Comment expliquer ce besoin de brouiller les frontières entre les genres ? Cela suppose-t-il la faillite de la notion de genre, cela suppose-t-il le constat de l’incapacité d’un genre à évoluer ? Cette attitude contemporaine n’est-elle pas d’abord rendue possible par les technologies ?
Le post-modernisme est devenu une idée assez banale en musique ces dernières années. Et le hip hop a sa part de responsabilité dans ce phénomène, dans sa façon de mettre ensemble des choses qui n’ont rien à voir, mélanger des trucs anciens et récents. Tout cela a ouvert des possibilités. Bien sûr, les nouvelles technologies ont leur rôle à jouer dans la mesure où elles te permettent de tester à une vitesse dingue les idées qui te passent en tête, quelque soit la manière dont elles se connectent entre elles. A l’époque, des méthodes aussi simples n’existaient tout simplement pas. Je pense donc que le facteur explicatif, c’est une combinaison de technologies et d’attitudes qui a émergé de la musique depuis 10-20 ans.

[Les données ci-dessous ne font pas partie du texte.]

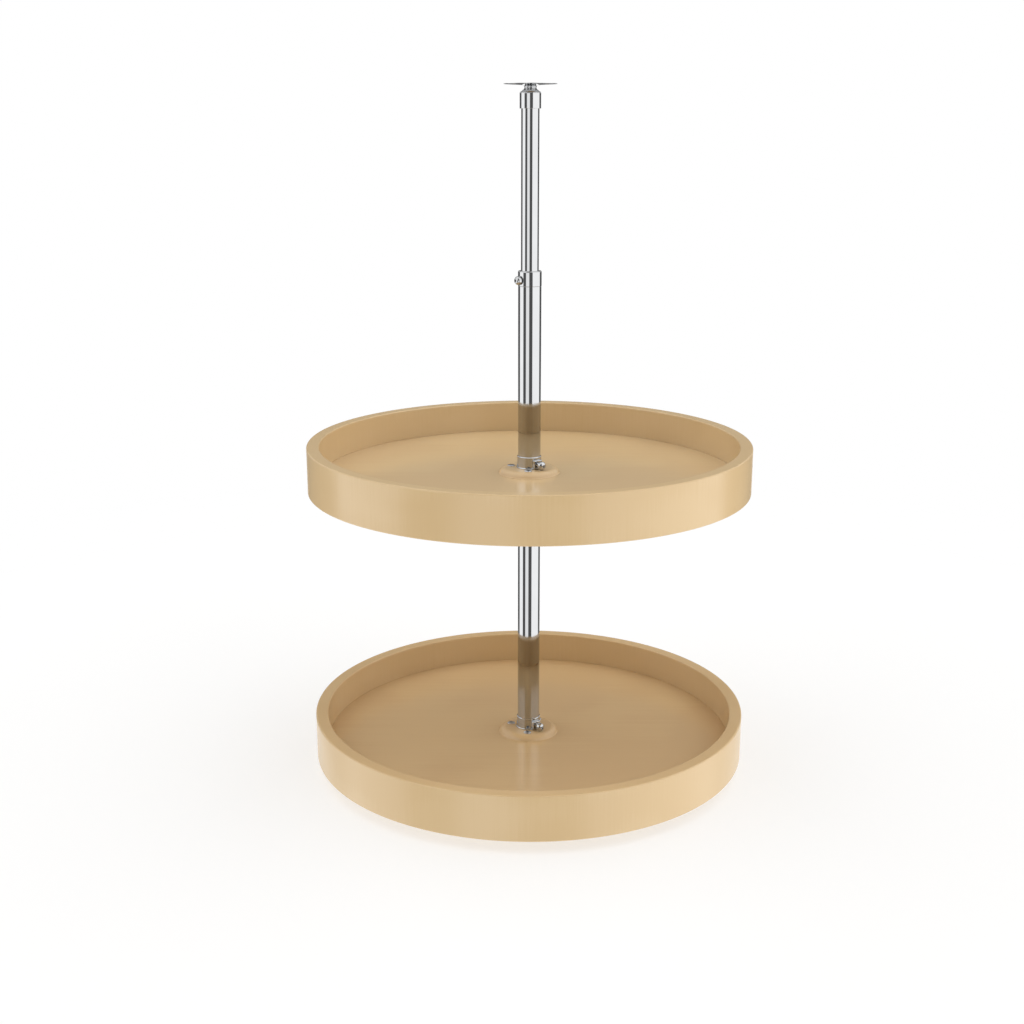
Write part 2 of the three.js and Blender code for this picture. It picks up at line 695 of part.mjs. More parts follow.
// The sleeve that slides on the post, with the boss for its clamp screw.
function clampSleeve() {
  const footTop = hubDiscTop + SLEEVE_FOOT_HEIGHT;
  const footRadius = sleeveRadius + SLEEVE_FOOT_PROUD;
  const tube = revolve(POST_FACETS, (path) => {
    path.moveTo(sleeveBore, underPlateBottom);
    path.lineTo(sleeveRadius, underPlateBottom);
    path.lineTo(sleeveRadius, hubDiscTop + SEAT_GAP);
    path.lineTo(footRadius, hubDiscTop + SEAT_GAP);
    path.quadraticCurveTo(sleeveRadius, hubDiscTop + SEAT_GAP, sleeveRadius, footTop);
    path.lineTo(sleeveRadius, sleeveTop - SLEEVE_CHAMFER);
    path.lineTo(sleeveRadius - SLEEVE_CHAMFER, sleeveTop);
    path.lineTo(sleeveBore, sleeveTop);
  });
  const halfWidth = SCREW_BOSS_WIDTH / 2 - SCREW_BOSS_CHAMFER;
  const face = screwBossFace - SCREW_BOSS_CHAMFER;
  const plan = new THREE.Shape([
    new THREE.Vector2(0, -halfWidth),
    new THREE.Vector2(face, -halfWidth),
    new THREE.Vector2(face, halfWidth),
    new THREE.Vector2(0, halfWidth),
  ]);
  const block = new THREE.ExtrudeGeometry(plan, {
    depth: SCREW_BOSS_HEIGHT - 2 * SCREW_BOSS_CHAMFER,
    bevelThickness: SCREW_BOSS_CHAMFER,
    bevelSize: SCREW_BOSS_CHAMFER,
    bevelSegments: 1,
  });
  const blockBottom = hubDiscTop + SEAT_GAP + SCREW_BOSS_CHAMFER;
  const boss = toSolid(block).rotate([0, 0, CLAMP_SCREW_DEG]).translate([0, 0, blockBottom]);
  const bore = bar(POST_FACETS, sleeveBore, underPlateBottom - 1, sleeveTop + 1);
  const hole = radialScrewHole(screwBossFace, clampScrewHeight, CLAMP_SCREW_DEG);
  return tube.add(boss).subtract(bore).subtract(hole);
}

// The plate under the panel, with a lobe around each screw, fixed on the sleeve's lower end.
function underPlate() {
  const plan = new THREE.Shape();
  const halfLobe = HUB_SCREW_SPACING_DEG / 2;
  hubScrewAngles.forEach((degrees, index) => {
    const [x, y] = onCircle(HUB_SCREW_CIRCLE_RADIUS, degrees);
    const toPrevious = index === 0 ? 180 - HUB_SCREW_SPACING_DEG : halfLobe;
    const toNext = index === hubScrewAngles.length - 1 ? 180 - HUB_SCREW_SPACING_DEG : halfLobe;
    plan.absarc(
      x,
      y,
      UNDER_PLATE_LOBE_RADIUS,
      THREE.MathUtils.degToRad(degrees - toPrevious),
      THREE.MathUtils.degToRad(degrees + toNext),
    );
  });
  const bore = bar(POST_FACETS, hubBore, underPlateBottom - 1, underPlateTop + 1);
  return drillHubHoles(prism(plan, underPlateBottom, underPlateTop).subtract(bore));
}

// A screw with a low domed head that seats on the hub disc.
function hubScrew() {
  const headBottom = hubDiscTop + SEAT_GAP;
  const draw = (path) => {
    path.moveTo(0, hubScrewEnd);
    path.lineTo(HUB_SCREW_RADIUS, hubScrewEnd);
    path.lineTo(HUB_SCREW_RADIUS, headBottom);
    path.lineTo(HUB_SCREW_HEAD_RADIUS, headBottom);
    path.absellipse(
      0,
      headBottom,
      HUB_SCREW_HEAD_RADIUS,
      HUB_SCREW_HEAD_HEIGHT,
      0,
      Math.PI / 2,
    );
    path.lineTo(0, headBottom + HUB_SCREW_HEAD_HEIGHT);
  };
  return revolve(SMALL_FACETS, draw, EASED_EDGE_STEPS);
}

function hubNut() {
  const body = prism(hexagon(HUB_NUT_ACROSS_FLATS), hubNutBottom, hubNutTop);
  const bore = HUB_SCREW_RADIUS + PRESS_GAP;
  return body.subtract(bar(SMALL_FACETS, bore, hubNutBottom - 1, hubNutTop + 1));
}

function shelf(level, height) {
  const group = new THREE.Group();
  group.position.z = height;
  group.add(
    piece(`${level}_rim`, rim(), wood()),
    piece(`${level}_floor_panel`, floorPanel(), panelWood()),
    piece(`${level}_hub_disc`, hubDisc(), wood()),
    piece(`${level}_clamp_sleeve`, clampSleeve(), chrome()),
    piece(`${level}_under_plate`, underPlate(), zincSteel()),
    radialLockScrew(
      `${level}_clamp_screw`,
      OUTER_TUBE_RADIUS,
      screwBossFace + CLAMP_SCREW_NECK,
      clampScrewHeight,
      CLAMP_SCREW_DEG,
    ),
  );
  hubScrewAngles.forEach((degrees, index) => {
    const [x, y] = onCircle(HUB_SCREW_CIRCLE_RADIUS, degrees);
    const screw = piece(`${level}_hub_screw_${index + 1}`, hubScrew(), chrome());
    const nut = piece(`${level}_hub_nut_${index + 1}`, hubNut(), zincSteel());
    screw.position.set(x, y, 0);
    nut.position.set(x, y, 0);
    group.add(screw, nut);
  });
  return group;
}

// ---------------------------------------------------------------------------------------------
// Assembly
// ---------------------------------------------------------------------------------------------

const carousel = new THREE.Group();
carousel.add(
  ...basePieces(),
  ...postPieces(),
  ...topPieces(),
  shelf('lower', lowerShelfHeight),
  shelf('upper', upperShelfHeight),
);

export default carousel;
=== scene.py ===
"""Two-shelf corner carousel on a telescoping post, dressed to match its photograph.

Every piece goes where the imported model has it. Sizes in the classes are millimetres and meshes
are in metres. Turned pieces are sections revolved about the post's axis. Geometry Nodes make the
bent rims, the screw threads and whatever stands on a circle of holes.
"""

import logging
import math
from abc import ABC, abstractmethod
from collections.abc import Mapping, Sequence
from dataclasses import dataclass, field
from enum import Enum
from typing import Any, ClassVar

import bmesh
import bpy
from mathutils import Matrix, Vector


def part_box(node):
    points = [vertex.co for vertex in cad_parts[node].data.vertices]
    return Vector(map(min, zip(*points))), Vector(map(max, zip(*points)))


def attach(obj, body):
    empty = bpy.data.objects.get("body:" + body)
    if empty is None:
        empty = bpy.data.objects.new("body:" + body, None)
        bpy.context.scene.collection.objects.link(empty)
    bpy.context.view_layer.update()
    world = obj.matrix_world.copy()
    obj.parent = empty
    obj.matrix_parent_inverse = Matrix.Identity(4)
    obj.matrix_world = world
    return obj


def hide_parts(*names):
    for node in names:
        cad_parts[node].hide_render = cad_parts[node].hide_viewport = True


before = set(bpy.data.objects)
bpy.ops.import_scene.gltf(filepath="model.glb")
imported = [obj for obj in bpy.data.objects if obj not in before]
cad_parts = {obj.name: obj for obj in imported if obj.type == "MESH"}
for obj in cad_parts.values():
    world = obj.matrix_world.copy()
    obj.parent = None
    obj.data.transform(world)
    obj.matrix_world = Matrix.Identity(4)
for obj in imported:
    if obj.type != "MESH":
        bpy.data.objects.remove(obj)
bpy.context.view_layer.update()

Tree = bpy.types.NodeTree
Node = bpy.types.Node
Socket = bpy.types.NodeSocket
Piece = bpy.types.Object
Colour = tuple[float, float, float, float]
Spot = tuple[float, float]

MM = 0.001
SHARP_EDGE_DEG = 38.0
# How far a cutting tool reaches past what it cuts, in millimetres.
CUT_PAST = 1.0
# A thread's depth as a share of its pitch.
THREAD_DEPTH = 0.61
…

Pour créer une musique instrumentale comme celle de Four Tet ou Fridge, est-ce possible de baser ton travail sur ce que tu observes autour de toi au quotidien ? Ou bien une telle musique n’est-elle concevable qu’en puisant dans la musique que tu écoutes, ou en exploitant les possibilités ouvertes par les technologies ?
Pour mes albums les plus récents, et surtout pour le dernier Four Tet, j’ai fait attention à ne pas trop les faire sonner comme le produit des albums que j’écoute. Récemment, je me suis rendu compte que les albums que j’adore, ce qui fait que les artistes qui les ont écrit sont de vrais innovateurs, vient du fait qu’ils savent prendre du recul et puiser à des sources autres que la musique, comme ce qu’ils font de leur vie. Parce que si tu ne puises que dans la musique, tu ne fais que rejouer des choses qui existent déjà. Donc pour l’album de Four Tet, j’ai essayé de me laisser aller et de faire un album qui parle plus de moi, de ma vie. Aujourd’hui, je veux faire une musique qui me permette de me fier davantage à ce que j’ai dans le coeur.